-- Start Entries provided --

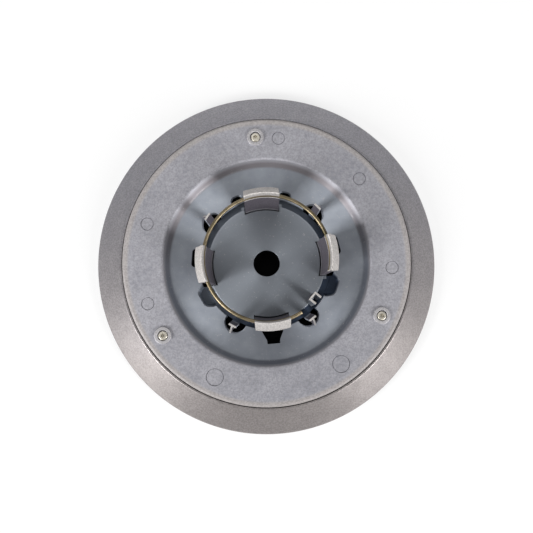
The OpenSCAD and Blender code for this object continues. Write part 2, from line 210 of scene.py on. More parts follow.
class Finishes(bpy.types.PropertyGroup):
    paint: colour("Paint", "Silver paint of the cover", "97959A")
    # Paint warm is painted light: the coat lighter and warmer towards the soft boxes at the foot.
    paint_lit_foot: colour("Paint warm", "Silver paint at the foot", "A79B90")
    paint_dark: colour("Paint shade", "Darker cloud in the silver paint", "8B8A90")
    # The inside is drawn nearly black, as painted shade for the cavity behind the windows.
    bare_and_shaded: colour("Bare inside", "Unpainted inside of the cover", "050506")
    plate: colour("Plate", "Grey of the moulded plate", "A9A8AE")
    plate_dark: colour("Plate shade", "Darker mottling of the plate", "94949B")
    bowl: colour("Bowl", "Grey of the smooth bowl and floor", "A0A5AD")
    bowl_dark: colour("Bowl shade", "Darker cloud in the bowl and floor", "9297A0")
    disc: colour("Disc", "Grey of the polished middle disc", "83888F")
    # Tips also gives the painted light on the tops of tabs and posts; Sides is painted shade on their upright
    # faces.
    tip: colour("Tips", "Pale grain of the tabs' tips", "C4C0BD")
    side: colour("Sides", "Upright sides of the tabs and posts", "6A656D")
    # Slope is a painted reflection of the dark beside the cap; Slope warm is painted light on the upper half
    # of the slope.
    slope: colour("Slope", "The bowl's slope", "7C818B")
    slope_lit_upper: colour("Slope warm", "The bowl's slope in its upper half", "8B878B")
    edge: colour("Edge", "Rim of the plate", "A19C9B")
    # Film and Channel are painted shade in the channel and the pockets; Film is its lighter part, towards the
    # upper left.
    recess_shade_pale: colour("Film", "Thin film of release oil, higher up in the channel", "6C737D")
    recess_shade: colour("Channel", "Channel and pockets", "3F4B5E")
    wire: colour("Wire", "Brass plating of the wire", "8E8169")
    wire_dark: colour("Wire shade", "Tarnish of the wire", "5E5742")
    zinc: colour("Zinc", "Zinc plating of the screws", "DAD4C6")


class StageSettings(bpy.types.PropertyGroup):
    floor: colour("Floor", "Colour of the floor", "F4F4F4")
    key_power: share("Key lamps", "Power of each of the two soft boxes in watts", 5.6, 200)
    far_power: share("Far lamp", "Power of the broad soft box beyond the cap in watts", 1.7, 200)
    fill: share("Fill", "Strength of the light from all round", 0.24, 4)


def in_mm(group):
    """The lengths of a property group, in millimetres."""
    return SimpleNamespace(**{key: getattr(group, key) / MM for key in group.__annotations__})


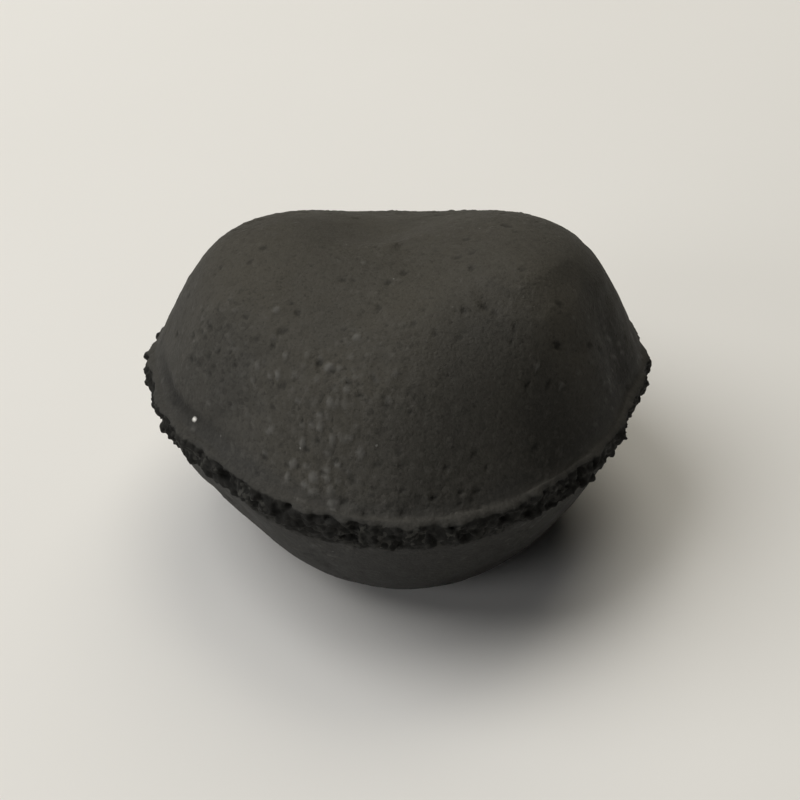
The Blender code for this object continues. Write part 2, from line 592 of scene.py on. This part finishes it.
def place_spots(relief_map, kinds, whole, torn):
    """Adds what has a place of its own: the groups of grains, the pits, the band's holes, the bright spot
    painted white as a glint.
    """
    draw = random.Random(PLACED_SEED)
    for seed, (x, y, reach, count) in enumerate(GRAIN_GROUPS):
        chance = [
            near(point, x, y, reach) if kind[0] > 0 else 0.0
            for point, kind in zip(relief_map.points, kinds)
        ]
        for centre in scatter(chance, count, seed + GROUP_SEED):
            strength = GRAIN_STRENGTH[0] + GRAIN_STRENGTH[1] * draw.random()
            radius = PALE_GRAIN_RADIUS[0] + PALE_GRAIN_RADIUS[1] * strength
            depth = -PALE_GRAIN_HEIGHT[0] - PALE_GRAIN_HEIGHT[1] * strength
            relief_map.add_spot(centre, radius, depth, PALE_GRAIN_STEEP, whole, "dot", draw, strength)
    for x, y, radius, depth in PITS:
        centre = relief_map.upper_point(x, y, kinds)
        relief_map.add_spot(centre, radius, depth, SINGLE_STEEP, whole, "hollow_shade", draw)
    for bearing, level, radius, depth in BAND_HOLES:
        bearing = math.radians(bearing)
        centre = relief_map.nearest(flash_point(bearing, level) + seam_wave(bearing))
        relief_map.add_spot(centre, radius, depth, SINGLE_STEEP, torn, "hollow_shade", draw)
    x, y, radius, depth = GLINT_SPOT
    centre = relief_map.upper_point(x, y, kinds)
    relief_map.add_spot(centre, radius, depth, SINGLE_STEEP, whole, "glint_spot", draw)


def lip_highlight_share(kind):
    """How far a point lies on the lip over the band, which is painted paler as a highlight."""
    side, reach, bearing, level = kind
    if side < 0:
        return 0.0
    share = rise(reach, *LIP_REACHES) if side > 0 else rise(level, *LIP_LEVELS)
    return share * (1 - round_way(bearing, *WEAK_LIP_HIGHLIGHT))


def dust_and_shade_share(point, kind, upward):
    """How much dust lies at a point, with painted light on top and painted shade underneath, where the skin
    looks up by a share.
    """
    side, reach, _, _ = kind
    dust_and_shade = upward + DUST_ON_FLANKS
    if side > 0:
        dust_and_shade += patchwork(point, DUST_AND_SHADE_PATCHES)
    return dust_and_shade * (1 - RIM_DUST_LOSS * rise(reach, *RIM_REACHES)) / MOST_DUST


def painted_shade_share(point, kind):
    """How much painted shade darkens the skin at a point."""
    return patchwork(point, SHADE_PATCHES) if kind[0] > 0 else 0.0


def settle(points, normals, heights):
    """The raised points in metres, set down on the floor, and how worn each of them is underneath."""
    base = np.array([tuple(point) for point in points])
    places = base + normals * heights[:, None]
    floor = base[:, 2].min() + WORN_OFF
    worn = np.clip((floor + WORN_FADE - places[:, 2]) / WORN_FADE, 0, 1)
    places[:, 2] = np.maximum(places[:, 2], floor)
    low, high = base.min(0), base.max(0)
    foot = np.array([(low[0] + high[0]) / 2, (low[1] + high[1]) / 2, floor])
    return (places - foot) * MM, worn


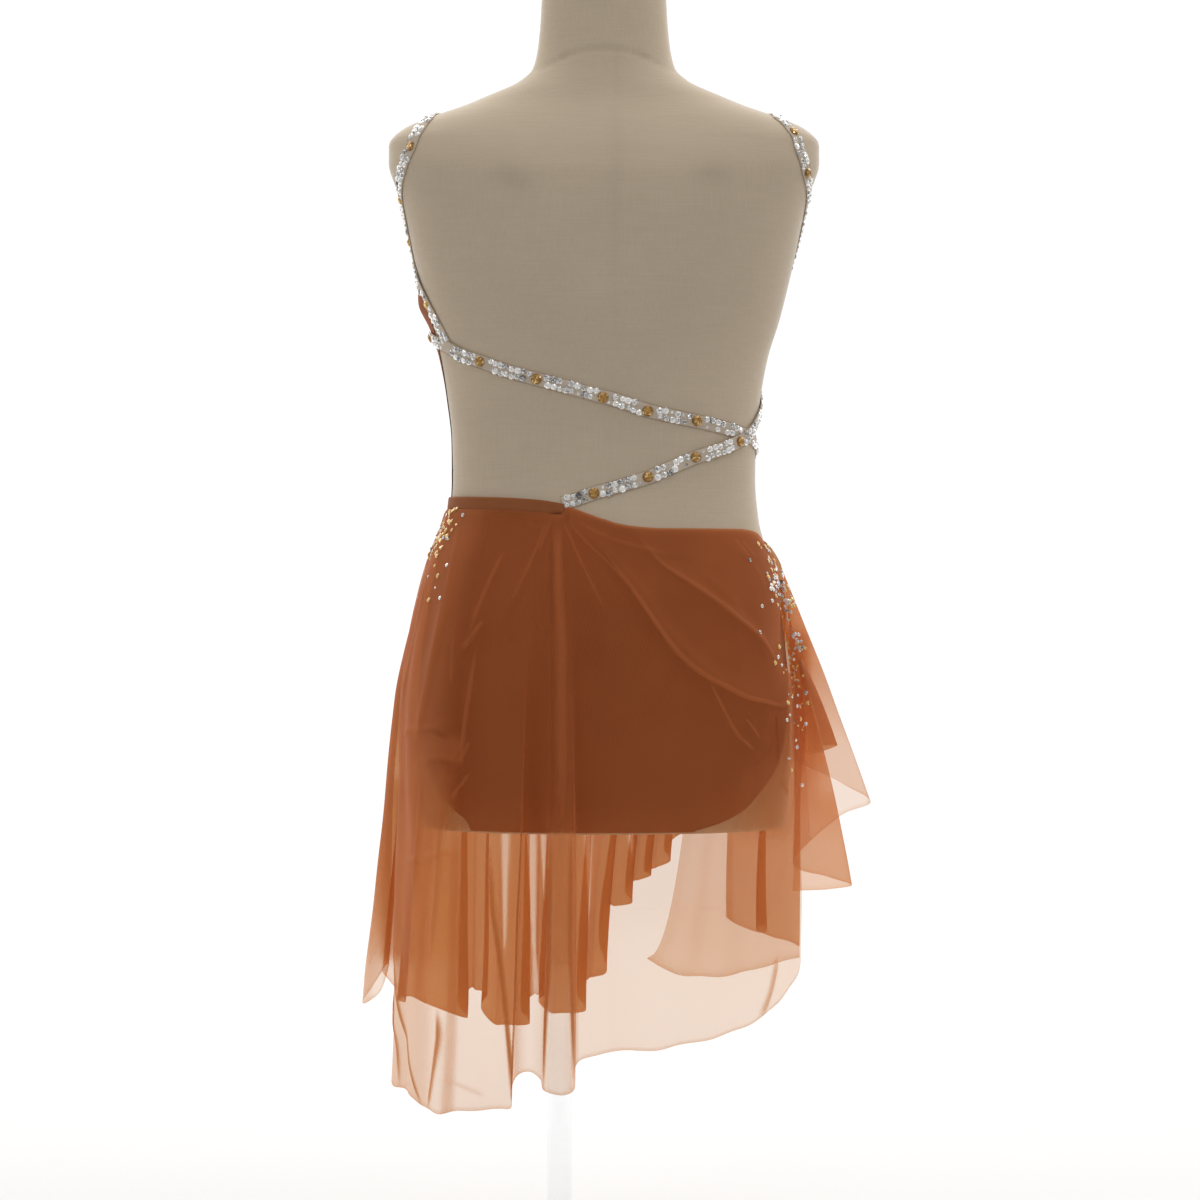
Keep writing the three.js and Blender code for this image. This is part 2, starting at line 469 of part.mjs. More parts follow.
const STRAP_LOWER = [                        // waistband, across the back, round the right waist to the front
  { z: 724, angle: -13, gap: ON }, { z: 728.5, angle: -7, gap: ON }, { z: 733, angle: -2.6, gap: ON },
  { z: 739.5, angle: 4.5, gap: ON }, { z: 747, angle: 14, gap: ON }, { z: 755.5, angle: 22.5, gap: ON },
  { z: 764.5, angle: 33, gap: ON }, { z: 772.5, angle: 46, gap: CROSS }, { z: 781, angle: 60, gap: CROSS },
  { z: 790, angle: 71, gap: CROSS }, { z: 805, angle: 82, gap: CROSS }, { z: 822, angle: 96, gap: ON },
  { z: 836, angle: 112, gap: LAP }, { z: 844, angle: 124, gap: LAP }, { z: 848, angle: 133, gap: LAP },
];

// ---- form, post and base ----
function formTorso(sides) {
  const heights = [], positions = [], faces = [];
  const top = FORM_TOP;
  for (const { z } of TORSO) heights.push(z);
  for (const z of heights) for (let i = 0; i < sides; i++) positions.push(ring(z, (360 * i) / sides));
  const inner = positions.length;            // shallow domed cap on the neck
  for (let i = 0; i < sides; i++) {
    const p = ring(top, (360 * i) / sides);
    positions.push(new THREE.Vector3(p.x * 0.82, p.y * 0.82, top + 6));
  }
  const middleTop = positions.push(new THREE.Vector3(0, 0, top + 8)) - 1;
  const middleBottom = positions.push(new THREE.Vector3(0, 0, FORM_BOTTOM)) - 1;
  const band = (lo, hi) => {
    for (let i = 0; i < sides; i++) {
      const j = (i + 1) % sides;
      faces.push([lo + i, lo + j, hi + j], [lo + i, hi + j, hi + i]);
    }
  };
  for (let k = 0; k < heights.length - 1; k++) band(k * sides, (k + 1) * sides);
  band((heights.length - 1) * sides, inner);
  for (let i = 0; i < sides; i++) {
    const j = (i + 1) % sides;
    faces.push([inner + i, inner + j, middleTop], [j, i, middleBottom]);
  }
  return solid(positions, faces);
}
function turned(profile, sides) {            // a lathe about +Z
  const g = new THREE.LatheGeometry(profile.map(([r, z]) => new THREE.Vector2(r, z)), sides);
  g.rotateX(Math.PI / 2);
  return g;
}

// ---- materials ----
const mat = (color, roughness, metalness = 0, extra = {}) => new THREE.MeshStandardMaterial({ color, roughness, metalness, side: THREE.DoubleSide, ...extra });
const LINEN = mat(0xb9ad9a, 0.92);
const ACRYLIC = mat(0xf2f5f7, 0.15, 0, { transparent: true, opacity: 0.35 });
const SHEER = mat(0xc77a47, 0.75);
const OPAQUE = mat(0x8a4f2a, 0.8);
const CRYSTAL_BAND = mat(0xbdb6b2, 0.3, 0.3);

const part = new THREE.Group();
function add(name, geometry, material, x = 0, y = 0, z = 0) {
  const mesh = new THREE.Mesh(geometry, material);
  mesh.name = name;
  mesh.position.set(x, y, z);
  part.add(mesh);
}

add('form_torso', formTorso(40), LINEN);
add('stand_post', turned([[0, BASE.height + SEAM], [POST.radius, BASE.height + SEAM], [POST.radius, FORM_BOTTOM - SEAM], [0, FORM_BOTTOM - SEAM]], 20), ACRYLIC, POST.x, POST.y);
add('stand_base', turned([[0, 0], [BASE.radius, 0], [BASE.radius, BASE.height - BASE.edge], [BASE.radius - BASE.edge, BASE.height], [0, BASE.height]], 48), ACRYLIC);

add('front_body', frontBody(17, 18), OPAQUE);
add('brief_back', briefBack(18), OPAQUE);
add('waistband', waistband(12), SHEER);
add('strap_left', strap(STRAP_LEFT, 38), CRYSTAL_BAND);
add('strap_right', strap(STRAP_RIGHT, 38), CRYSTAL_BAND);
add('strap_upper', strap(STRAP_UPPER, 34), CRYSTAL_BAND);
add('strap_lower', strap(STRAP_LOWER, 28), CRYSTAL_BAND);

const backStations = BACK.map(s => ({
  ...s, top: waistAt(s.angle) - (s.angle < BAND_TO + 1 ? WAISTBAND_HEIGHT + SEAM : 0),
}));
add('skirt_back', sheet(hang(backStations, BACK_ROWS, SKIRT_BACK_TOP, cowlHeight, notch), MESH), SHEER);
add('skirt_front', sheet(hang(frontStations(), FRONT_ROWS, SKIRT_FRONT_TOP), MESH), SHEER);
add('panel_front', sheet(hang(panelStations(FRONT_PANEL), 9, FRONT_PANEL_TOP), MESH), SHEER);
add('panel_side', sheet(hang(panelStations(SIDE_PANEL), 9, SIDE_PANEL_TOP), MESH), SHEER);
add('cascade', sheet(fall(CASCADE, 2, 7), MESH), SHEER);
add('cascade_small', sheet(fall(CASCADE_SMALL, 2, 5), MESH), SHEER);

export default part;
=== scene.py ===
"""Looks of the lyrical dance dress on its dress form. Lengths in the tables are millimetres."""
import math
import random

import bpy
import numpy as np
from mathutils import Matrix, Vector
from mathutils.bvhtree import BVHTree


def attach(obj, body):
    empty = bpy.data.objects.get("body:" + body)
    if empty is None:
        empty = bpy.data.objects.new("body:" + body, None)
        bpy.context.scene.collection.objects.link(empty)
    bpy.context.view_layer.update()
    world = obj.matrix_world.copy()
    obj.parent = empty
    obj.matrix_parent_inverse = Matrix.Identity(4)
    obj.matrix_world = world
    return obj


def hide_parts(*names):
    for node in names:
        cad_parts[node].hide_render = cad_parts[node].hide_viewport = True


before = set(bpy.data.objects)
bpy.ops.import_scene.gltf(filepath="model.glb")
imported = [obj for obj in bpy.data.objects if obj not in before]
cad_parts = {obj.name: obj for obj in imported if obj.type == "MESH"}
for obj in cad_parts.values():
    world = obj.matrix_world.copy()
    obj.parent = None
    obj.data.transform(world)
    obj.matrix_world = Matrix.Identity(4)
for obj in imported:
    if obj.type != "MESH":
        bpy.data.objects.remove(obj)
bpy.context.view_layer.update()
MM = 0.001
random.seed(11)
RNG = np.random.default_rng(11)

# ------------------------------------------------------------------ sizes
STRAP_WIDTH = 12.5
WAISTBAND_HEIGHT = 12.6
HIP_LEVEL = 520.0
ROUNDNESS = 2.25
FORM_BOTTOM, FORM_TOP = 437.0, 1206.0
POST = dict(x=-40.0, y=0.0, radius=11.0)
BASE = dict(radius=168.0, height=16.0, edge=4.0)
SKIRT_BACK_TOP, SIDE_PANEL_TOP, FRONT_PANEL_TOP, SKIRT_FRONT_TOP = 6.0, 5.4, 7.8, 10.4
SKIN, OVER = 0.8, 2.0          # how far the first and second layers stand off the form
CAMERA = Vector((-3.6, -2600.0, 640.0)) * MM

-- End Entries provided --

In the data above, find the line that contains "const backStations = BACK.map(s" and the line that contains "imported = [obj". Repeat exactly those lines and every line between them, and only those.

(Completed exercise)
const backStations = BACK.map(s => ({
  ...s, top: waistAt(s.angle) - (s.angle < BAND_TO + 1 ? WAISTBAND_HEIGHT + SEAM : 0),
}));
add('skirt_back', sheet(hang(backStations, BACK_ROWS, SKIRT_BACK_TOP, cowlHeight, notch), MESH), SHEER);
add('skirt_front', sheet(hang(frontStations(), FRONT_ROWS, SKIRT_FRONT_TOP), MESH), SHEER);
add('panel_front', sheet(hang(panelStations(FRONT_PANEL), 9, FRONT_PANEL_TOP), MESH), SHEER);
add('panel_side', sheet(hang(panelStations(SIDE_PANEL), 9, SIDE_PANEL_TOP), MESH), SHEER);
add('cascade', sheet(fall(CASCADE, 2, 7), MESH), SHEER);
add('cascade_small', sheet(fall(CASCADE_SMALL, 2, 5), MESH), SHEER);

export default part;
=== scene.py ===
"""Looks of the lyrical dance dress on its dress form. Lengths in the tables are millimetres."""
import math
import random

import bpy
import numpy as np
from mathutils import Matrix, Vector
from mathutils.bvhtree import BVHTree


def attach(obj, body):
    empty = bpy.data.objects.get("body:" + body)
    if empty is None:
        empty = bpy.data.objects.new("body:" + body, None)
        bpy.context.scene.collection.objects.link(empty)
    bpy.context.view_layer.update()
    world = obj.matrix_world.copy()
    obj.parent = empty
    obj.matrix_parent_inverse = Matrix.Identity(4)
    obj.matrix_world = world
    return obj


def hide_parts(*names):
    for node in names:
        cad_parts[node].hide_render = cad_parts[node].hide_viewport = True


before = set(bpy.data.objects)
bpy.ops.import_scene.gltf(filepath="model.glb")
imported = [obj for obj in bpy.data.objects if obj not in before]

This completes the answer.